The exercise – Copy exactly the lines from the start of the data below through the one that carries "import math", and only those.

** Begin **

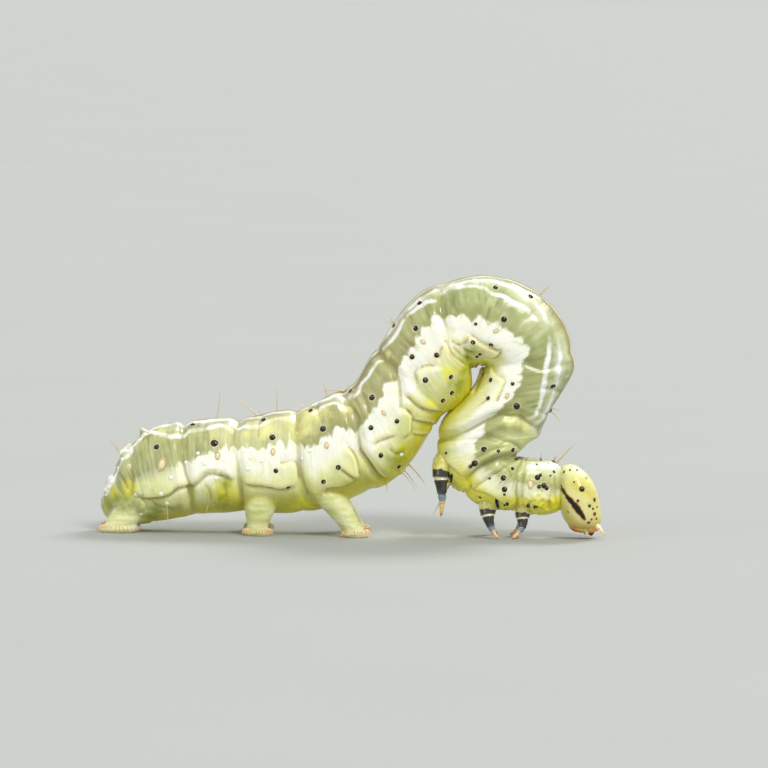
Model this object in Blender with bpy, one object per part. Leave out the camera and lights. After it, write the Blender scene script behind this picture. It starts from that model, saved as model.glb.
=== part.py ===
"""Golden twin-spot moth larva, a life-size still model of a semilooper caught in mid-loop.

Metres, +Z up. The head points along +X, the floor is Z = 0 and the body is symmetric about Y = 0.
The soft body is thirteen lengths, parted at its own folds. Each leg and proleg is its own solid.
"""

import math

import bmesh
import bpy
from mathutils import Vector

MM = 0.001
GAP = 0.25 * MM  # left open between neighbouring solids

# The body is a row of rings, one at each fold between two segments, from the neck to the tail end.
# x and z of the ring's middle, tilt of its back line from +X, height, and width across.
RINGS = (
    (7.48, 1.79, 87, 1.73, 1.60),
    (6.02, 1.94, 80, 1.84, 2.05),
    (4.97, 2.30, 35, 2.26, 2.45),
    (4.98, 3.67, 5, 3.50, 2.95),
    (6.22, 6.43, 11, 3.16, 3.10),
    (3.67, 7.64, 108, 3.04, 3.10),
    (2.00, 5.64, 138, 3.18, 3.15),
    (0.12, 3.40, 107, 3.60, 3.20),
    (-1.90, 2.63, 94, 3.58, 3.20),
    (-4.02, 2.43, 93, 3.24, 3.10),
    (-5.89, 2.28, 98, 3.24, 2.95),
    (-7.61, 1.76, 106, 2.92, 2.55),
    (-8.12, 1.15, 122, 2.10, 2.10),
    (-8.84, 0.70, 122, 0.84, 1.15),
)
# Each segment's name and how far its back, belly and sides swell past the folds at its ends.
SEGMENTS = (
    ("prothorax", 0.10, 0.10, 0.10),
    ("mesothorax", 0.05, 0.10, 0.12),
    ("metathorax", 0.10, 0.40, 0.14),
    ("abdomen_1", 0.22, 0.00, 0.14),
    ("abdomen_2", 0.20, 0.00, 0.12),
    ("abdomen_3", 0.20, 0.00, 0.12),
    ("abdomen_4", 0.08, 0.16, 0.12),
    ("abdomen_5", 0.12, 0.10, 0.12),
    ("abdomen_6", 0.12, 0.10, 0.12),
    ("abdomen_7", 0.12, 0.06, 0.12),
    ("abdomen_8", 0.20, 0.08, 0.12),
    ("abdomen_9", 0.08, 0.06, 0.08),
    ("abdomen_10", 0.10, 0.00, 0.06),
)
RING_SIDES = 28
RINGS_IN_SEGMENT = 9
CLEARANCE_RINGS = 12  # to a segment, in the swollen body that parts a limb from it
SECTION_POWER = 2.25  # a section a little squarer than an ellipse
SIDE_FOLD = 0.09  # how far the fold below the spiracles stands out
SIDE_FOLD_AT = 112  # degrees down from the back
SIDE_FOLD_SPREAD = 16
SWELL_POWER = 0.6

# Prolegs: path and half sizes (along X, along Y) from inside the body down to the sole.
PROLEG_SIDES = 18
PROLEG_5 = (
    (-1.15, 0.80, 2.05, 0.62, 0.60),
    (-0.80, 0.92, 1.45, 0.60, 0.56),
    (-0.42, 0.98, 0.90, 0.44, 0.44),
    (-0.12, 1.00, 0.46, 0.38, 0.38),
    (0.08, 1.02, 0.18, 0.48, 0.42),
    (0.14, 1.02, 0.00, 0.46, 0.36),
)
PROLEG_6 = (
    (-3.28, 0.80, 1.85, 0.66, 0.60),
    (-3.32, 0.92, 1.25, 0.62, 0.56),
    (-3.35, 0.98, 0.80, 0.44, 0.44),
    (-3.38, 1.00, 0.42, 0.37, 0.38),
    (-3.40, 1.02, 0.18, 0.49, 0.42),
    (-3.40, 1.02, 0.00, 0.47, 0.36),
)
ANAL_PROLEG = (
    (-7.75, 0.45, 1.45, 0.60, 0.50),
    (-7.88, 0.56, 1.00, 0.66, 0.50),
    (-8.10, 0.66, 0.60, 0.64, 0.46),
    (-8.32, 0.72, 0.32, 0.61, 0.42),
    (-8.40, 0.76, 0.14, 0.64, 0.42),
    (-8.42, 0.76, 0.00, 0.60, 0.36),
)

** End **

Problem solution –
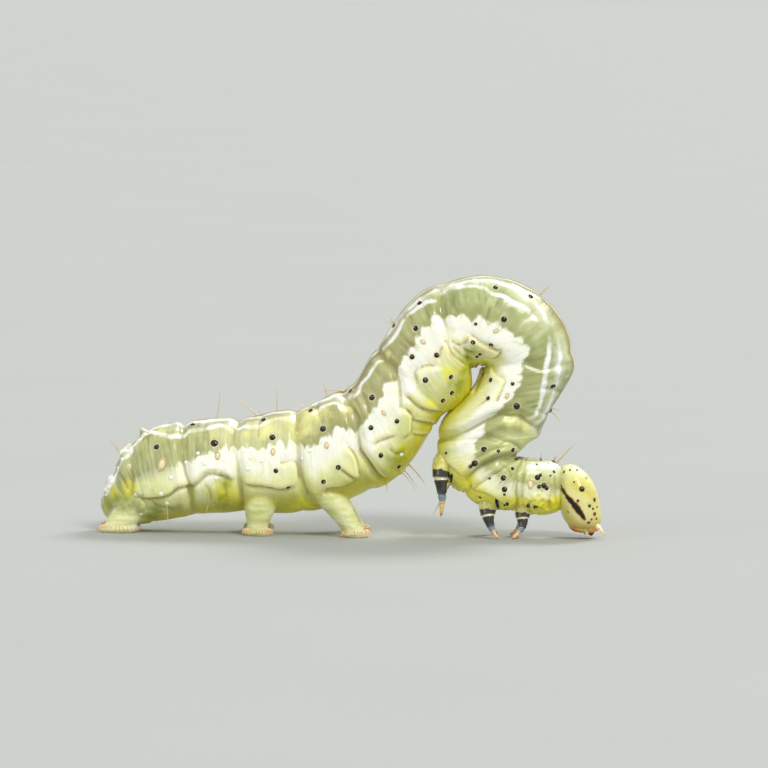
Model this object in Blender with bpy, one object per part. Leave out the camera and lights. After it, write the Blender scene script behind this picture. It starts from that model, saved as model.glb.
=== part.py ===
"""Golden twin-spot moth larva, a life-size still model of a semilooper caught in mid-loop.

Metres, +Z up. The head points along +X, the floor is Z = 0 and the body is symmetric about Y = 0.
The soft body is thirteen lengths, parted at its own folds. Each leg and proleg is its own solid.
"""

import math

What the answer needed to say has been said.